Back when Ross wrote "Domain Name and Related Definitions", and the latest
copy I have squirreled away in my cache of nuts is -dn-defn-01, May '01 [1],
the defintion offered for "social" and "technical" data was couched in the
language defining the "thick" and "thin" registry models, viz:

   Registry, Thick: A registry in which all of the information
   associated with registered entities, including both technical
   information (information needed to produce zone files) and social
   information (information needed to implement operational, business,
   or legal practices), is stored within the registry repository.

and

   Registry, Thin: A registry in which some element of the social
   information associated with registered entities is distributed
   between a shared registry and the registrars served by the registry.


So in -dn-defn- the model constructed the distinction.

Alternatives models include alternative domain registries, not just
the ICANN gTLD set, and registries that aren't domain registries that
may have a shared-registry model that is object-indifferent.

An alternative to the SRS model constructing what we mean by data of
type 1 and type 2 is to look to the publication mechanism(s). We use
1034/35, and don't mention 954.

An alternative to publication mechanism(s) as a means of constructing
data types (e.g., "social" or "technical"), is meta-data associated
with the data, an approach that is common to both the <dcp> element
form I've proposed, and the <dnp> attribute form the IESG proposes.

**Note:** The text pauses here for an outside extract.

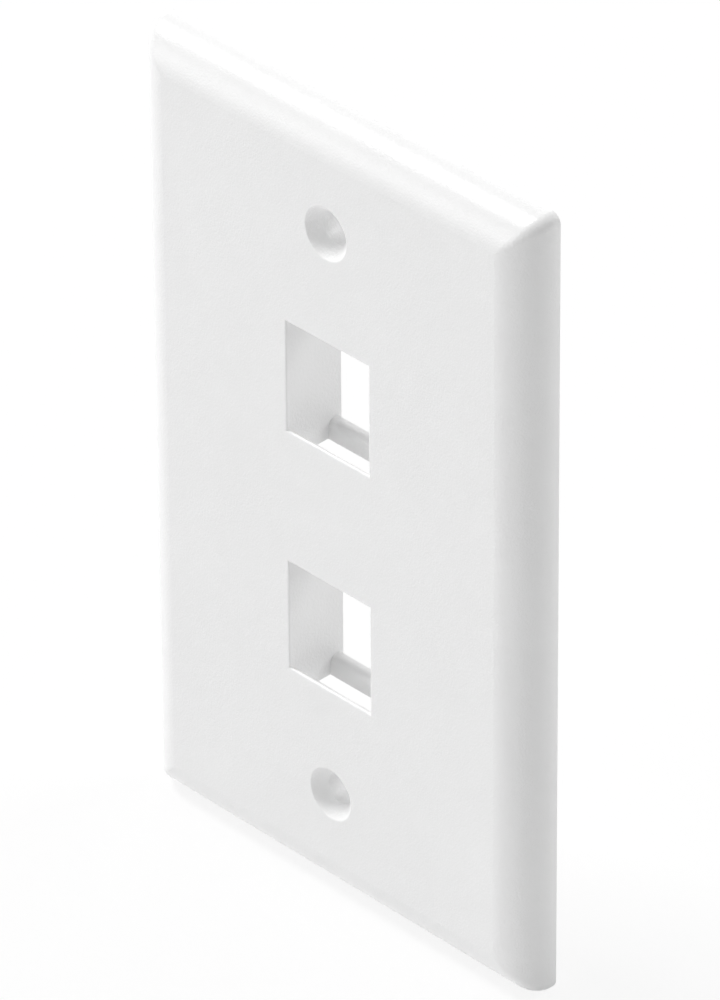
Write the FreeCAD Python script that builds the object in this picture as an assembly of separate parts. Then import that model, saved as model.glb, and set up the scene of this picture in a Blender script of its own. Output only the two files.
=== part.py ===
"""Two-port keystone faceplate for a single-gang wall box, moulded in one piece.

Frame, in millimetres: X runs across the plate, Z runs up it and the front faces -Y.
The origin is the middle of the plate in the wall plane, which its back rim rests on.
A depth is measured from the front face towards the wall.
"""
import FreeCAD, Part

import math
import os

# ---------------------------------------------------------------- plate
plate_width = 69.85
plate_height = 114.3
plate_depth = 5.9            # wall plane to front face
panel_thickness = 2.3        # front wall
rim_wall = 2.3               # edge wall, where it meets the wall plane
edge_radius = 5.4            # round of the four front edges
least_band = 0.2             # straight part of the edge that the round always leaves
corner_radius = 1.5          # outline corners, and the creases that run from them to the face
pocket_fillet = 2.0          # inside edges of the hollow back
mouth_radius = 0.25          # front edges of the ports and the screw holes

# ---------------------------------------------------------------- screw holes
screw_spacing = 83.34
screw_bore = 4.3
countersink_mouth = 7.4
countersink_angle = 82.0     # included angle
boss_diameter = 9.2          # at its tip, in the wall plane

# ---------------------------------------------------------------- keystone ports
port_count = 2
port_pitch = 35.6
port_width = 14.8
port_height = 16.1
socket_depth = 9.4           # front face to the socket's rear edge
socket_wall = 1.8            # at the rear edge
socket_corner = 0.8          # outside corners of the socket
lip_land = 0.3               # flat top of the thin lip below the port
lip_slope = 40.0             # fall of the lip's bevel, from there to the back of the front wall
catch_bar_depth = 7.1        # front of the bar that the jack's latch snaps behind
catch_bar_drop = 1.6         # top of the bar, below the port
catch_bar_radius = 1.1       # round on the front of its top
latch_window = 4.3           # underside of the bar and foot of the side walls, below the port
lug_recess = 2.0             # roof of the lug recess, above the port
lug_recess_depth = 6.5       # front of that recess
lug_catch_depth = 8.0        # front of the catch that the jack's fixed lug hooks over
lead_in = 0.6                # slope on the rear corner of both catches

# ---------------------------------------------------------------- stiffening
rib_thickness = 1.4
rib_setback = 0.8            # ribs stop short of the wall plane
draft_angle = 1.0            # on walls that stand across the front wall

# ---------------------------------------------------------------- places
overlap = 0.2                # how far joined forms run into each other
past = 2.0                   # how far cutters run past a face
face_y = -plate_depth
pocket_y = face_y + panel_thickness
edge_round = min(edge_radius, plate_depth - least_band)
socket_end_y = face_y + socket_depth
screw_heights = (-screw_spacing / 2, screw_spacing / 2)
port_heights = [(i - (port_count - 1) / 2) * port_pitch for i in range(port_count)]


def point(x, y, z):
    return FreeCAD.Vector(x, y, z)


def draft_over(length):
    """Sideways growth of a drafted wall over this length."""
    return length * math.tan(math.radians(draft_angle))


def runs_across(edge, length):
    """True for an edge that crosses this length of Y from end to end."""
    ends = [v.Y for v in edge.Vertexes]
    return len(ends) == 2 and abs(abs(ends[0] - ends[1]) - length) < 1e-4


def lies_at(edge, y):
    """True for an edge that lies flat in the plane at this Y."""
    box = edge.BoundBox
    return abs(box.YMin - y) < 1e-4 and abs(box.YMax - y) < 1e-4


def drafted_block(width, height, y_given, y_grown, z=0.0):
    """Block across Y with the given size at one plane, grown on each side by the draft at the other."""
    growth = draft_over(abs(y_grown - y_given))
    (low_y, low), (high_y, high) = sorted([(y_given, 0.0), (y_grown, growth)])
    x, up = width / 2, height / 2
    return Part.makeWedge(-x - low, low_y, z - up - low, z - up - high, -x - high,
                          x + low, high_y, z + up + low, z + up + high, x + high)


# ---------------------------------------------------------------- plate
def rounded_bar(width, height, runs_along):
    """Plate-deep bar with its two long front edges rounded. runs_along picks their direction."""
    bar = Part.makeBox(width, plate_depth, height, point(-width / 2, face_y, -height / 2))
    front = [e for e in bar.Edges if lies_at(e, face_y) and runs_along(e.BoundBox) > overlap]
    return bar.makeFillet(edge_round, front)


def plate_skin():
    """Solid plate: two crossed bars leave mitred front corners, which are then softened."""
    upright = rounded_bar(plate_width, plate_height + past, lambda box: box.ZLength)
    level = rounded_bar(plate_width + past, plate_height, lambda box: box.XLength)
    plate = upright.common(level).removeSplitter()
    mitres = [e for e in plate.Edges if runs_across(e, edge_round)]
    return plate.makeFillet(corner_radius, mitres)


def rear_pocket():
    """Cutter for the hollow back, rounded at its upright corners and round its floor."""
    growth = 2 * draft_over(-pocket_y)
    width = plate_width - 2 * rim_wall - growth
    height = plate_height - 2 * rim_wall - growth
    pocket = drafted_block(width, height, pocket_y, past)
    rounded = [e for e in pocket.Edges if not lies_at(e, past)]
    return pocket.makeFillet(pocket_fillet, rounded)


# ---------------------------------------------------------------- screw holes
def screw_boss(z):
    """Tapered post that carries the screw's pull to the wall plane."""
    length = overlap - pocket_y
    tip = boss_diameter / 2
    foot = tip + draft_over(length)
    return Part.makeCone(foot, tip, length, point(0, pocket_y - overlap, z), point(0, 1, 0))


def screw_hole(z):
    """Cutter: a countersink in the face and the bore through the boss."""
    mouth = countersink_mouth / 2
    bore = screw_bore / 2
    slope = math.tan(math.radians(countersink_angle / 2))
    profile = [
        point(0, face_y - past, z),
        point(mouth + past * slope, face_y - past, z),
        point(bore, face_y + (mouth - bore) / slope, z),
        point(bore, past, z),
        point(0, past, z),
        point(0, face_y - past, z),
    ]
    return Part.Face(Part.makePolygon(profile)).revolve(point(0, 0, z), point(0, 1, 0), 360)


# ---------------------------------------------------------------- keystone sockets
def socket_block(z):
    """Roof, side walls and catch bar of a port, before the core is cut out between them."""
    width = port_width + 2 * socket_wall
    top = port_height / 2 + lug_recess + socket_wall
    bottom = port_height / 2 + latch_window
    foot_y = pocket_y - overlap
    block = drafted_block(width, top + bottom, socket_end_y, foot_y, z + (top - bottom) / 2)
    upright = [e for e in block.Edges if runs_across(e, socket_end_y - foot_y)]
    return block.makeFillet(socket_corner, upright)


def socket_core(z):
    """Cutter with a port's side profile: opening, open latch window, lug recess and both catches."""
    top = z + port_height / 2
    bottom = z - port_height / 2

    def at(depth, height):
        return point(-port_width / 2, face_y + depth, height)

    bevel = (panel_thickness - lip_land) * math.tan(math.radians(lip_slope))
    below_window = bottom - latch_window - past
    bar_top = bottom - catch_bar_drop
    bend = catch_bar_radius * (1 - math.sqrt(0.5))
    nose = Part.Arc(
        at(catch_bar_depth, bar_top - catch_bar_radius),
        at(catch_bar_depth + bend, bar_top - bend),
        at(catch_bar_depth + catch_bar_radius, bar_top),
    )
    below = [
        at(-past, bottom),
        at(lip_land, bottom),
        at(panel_thickness, bottom - bevel),
        at(panel_thickness, below_window),
        at(catch_bar_depth, below_window),
        nose.StartPoint,
    ]
    above = [
        nose.EndPoint,
        at(socket_depth - lead_in, bar_top),
        at(socket_depth + past, bar_top - lead_in - past),
        at(socket_depth + past, top + lead_in + past),
        at(socket_depth - lead_in, top),
        at(lug_catch_depth, top),
        at(lug_catch_depth, top + lug_recess),
        at(lug_recess_depth, top + lug_recess),
        at(lug_recess_depth, top),
        at(-past, top),
        at(-past, bottom),
    ]
    edges = Part.makePolygon(below).Edges + [nose.toShape()] + Part.makePolygon(above).Edges
    return Part.Face(Part.Wire(edges)).extrude(point(port_width, 0, 0))


# ---------------------------------------------------------------- ribs
def rib(width, height, x=0.0, z=0.0):
    """Thin wall on the back of the front wall, centred on (x, z)."""
    foot_y = pocket_y - overlap
    corner = point(x - width / 2, foot_y, z - height / 2)
    return Part.makeBox(width, -rib_setback - foot_y, height, corner)


def rails():
    """Two upright ribs in line with the sockets' side walls, from end wall to end wall."""
    x = (port_width + socket_wall) / 2
    length = plate_height - 2 * (rim_wall - overlap)
    return [rib(rib_thickness, length, side * x) for side in (-1, 1)]


def boss_ribs():
    """Level rib across each screw boss, from rail to rail, clear of the latch windows."""
    return [rib(port_width + socket_wall, rib_thickness, z=z) for z in screw_heights]


# ---------------------------------------------------------------- whole moulding
def soften_mouths(plate):
    """Small radius on the front edges of the ports and the screw holes."""
    reach = max(port_width, countersink_mouth) / 2 + mouth_radius
    mouths = [e for e in plate.Edges if lies_at(e, face_y) and e.BoundBox.XMax < reach
              and e.BoundBox.XMin > -reach]
    return plate.makeFillet(mouth_radius, mouths)


def faceplate():
    plate = plate_skin().cut(rear_pocket())
    bosses = [screw_boss(z) for z in screw_heights]
    sockets = [socket_block(z) for z in port_heights]
    plate = plate.multiFuse(bosses + sockets + rails() + boss_ribs())
    cores = [socket_core(z) for z in port_heights]
    holes = [screw_hole(z) for z in screw_heights]
    return soften_mouths(plate.cut(cores + holes).removeSplitter())


os.makedirs("parts", exist_ok=True)
plate = faceplate()
print("solids", len(plate.Solids), "valid", plate.isValid(), "faces", len(plate.Faces))
print("volume cm3", round(plate.Volume / 1000, 2), plate.BoundBox)
plate.exportStep("parts/faceplate.step")
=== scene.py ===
"""Studio scene for the keystone faceplate: its white plastic, the floor, the lamps and the camera.

Lengths are in metres, in the part's own frame: the plate stands upright and its front faces -Y.
"""

import bpy
import numpy as np
from mathutils import Matrix, Vector


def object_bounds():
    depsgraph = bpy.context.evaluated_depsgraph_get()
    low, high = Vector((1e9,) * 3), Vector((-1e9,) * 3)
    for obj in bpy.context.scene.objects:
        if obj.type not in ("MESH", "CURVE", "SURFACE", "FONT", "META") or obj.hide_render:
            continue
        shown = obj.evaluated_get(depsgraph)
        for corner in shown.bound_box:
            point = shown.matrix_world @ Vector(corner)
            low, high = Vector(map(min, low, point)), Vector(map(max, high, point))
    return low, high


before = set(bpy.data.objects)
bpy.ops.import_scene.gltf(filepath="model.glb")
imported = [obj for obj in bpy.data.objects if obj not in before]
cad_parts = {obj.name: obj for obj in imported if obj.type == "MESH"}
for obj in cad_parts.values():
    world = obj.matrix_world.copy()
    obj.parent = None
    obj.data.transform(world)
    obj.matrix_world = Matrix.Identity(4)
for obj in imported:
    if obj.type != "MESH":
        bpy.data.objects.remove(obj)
cad_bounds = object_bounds()

# ---------------------------------------------------------------- plastic
plastic_tones = (0.853, 0.867)     # the white's faint clouding, as reflectance
plastic_roughness = (0.31, 0.37)   # satin, a little uneven
plastic_ior = 1.49
cloud_size = 0.012                 # spacing of that unevenness
cloud_octaves = 2
grain_size = 0.0003                # spacing of the mould texture's pits
grain_octaves = 3
grain_depth = 0.00005
grain_strength = 1.0
plastic_glow = 0.12                # share of the light that comes back out from under the surface
glow_depth = 0.0008
noise_range = (0.3, 0.7)           # most of what a noise gives lies in here

# ---------------------------------------------------------------- camera
view_azimuth = 46.6            # degrees round from the front, towards the plate's right
view_elevation = 32.9
view_roll = -0.4
view_distance = 1.22
view_reach = 20.0              # furthest that the camera sees
view_lens = 351.0              # millimetres
view_sensor = 36.0             # millimetres
view_aim = (-0.0003, 0.0002)   # across and up the picture, from the plate's centre

# ---------------------------------------------------------------- floor and lamps
floor_size = 8.0
floor_colour = (0.9, 0.9, 0.9)
floor_shadow = 0.15            # share of the floor's look that its light and shadow make
pure_white = (1, 1, 1)
world_level = 0.33
softbox_distance = 3.0
softboxes = {                  # azimuth, elevation, side and watts
    "key": (-75, 55, 0.7, 53),
    "front": (-30, 15, 1.6, 25),
    "back_left": (-135, 15, 1.6, 20),
    "back_right": (150, 30, 1.6, 33),
}


# ---------------------------------------------------------------- materials
def new_material(name):
    """Empty node material, as (material, nodes, links)."""
    material = bpy.data.materials.new(name)
    material.use_nodes = True
    nodes = material.node_tree.nodes
    nodes.clear()
    return material, nodes, material.node_tree.links


def noise(nodes, links, size, octaves):
    """Noise fixed to the piece, with blobs about this far apart, as an output from 0 to 1."""
    place = nodes.new("ShaderNodeTexCoord")
    texture = nodes.new("ShaderNodeTexNoise")
    texture.inputs["Scale"].default_value = 1 / size
    texture.inputs["Detail"].default_value = octaves
    links.new(place.outputs["Object"], texture.inputs["Vector"])
    return texture.outputs["Fac"]


def between(nodes, links, amount, low, high):
    """Value that goes from low to high as a noise's amount goes over its usual range."""
    spread = nodes.new("ShaderNodeMapRange")
    spread.inputs["From Min"].default_value = noise_range[0]
    spread.inputs["From Max"].default_value = noise_range[1]
    spread.inputs["To Min"].default_value = low
    spread.inputs["To Max"].default_value = high
    links.new(amount, spread.inputs["Value"])
    return spread.outputs["Result"]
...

A surprisingly large amount of stuff can be published by 1034/35.
We could tighten up "information needed to produce zone files".

A surprisingly large amount of stuff can be published by 954.
We could tighten up "information needed to implement operational,
business, or legal practices".

More care in specification of what is published by 1034/35, and what
is published by 954, doesn't cover publication by other means. It
doesn't cover bulk-transfer. The <recipient> element in the <dcp>
does. Additionally, it doesn't cover correctness, which is equivalent
to defining which instance of a datum is authoritative, and how cache
instances of a datum are made consistent with the authoritative copy.
The <access> element in the <dcp> does. Additionally, it doesn't cover
how long any party (reseller, registrar, registry, others not described,
e.g., ICANN escrow agents) retains any datum, nor what purposes it uses
the datum for during each's period of retention. The <retention> and the
<purpose> elements in the <dcp>, respectively, does.

The IESG's <dnp> attribute provides a binary mechanism for typing. This
has the same limitation as the "more care in specification" approach, and
if scoped, as Scott suggested yesterday, simply reduces those limitations
to a smaller collection of datums -- subsets of the current EPP schemas.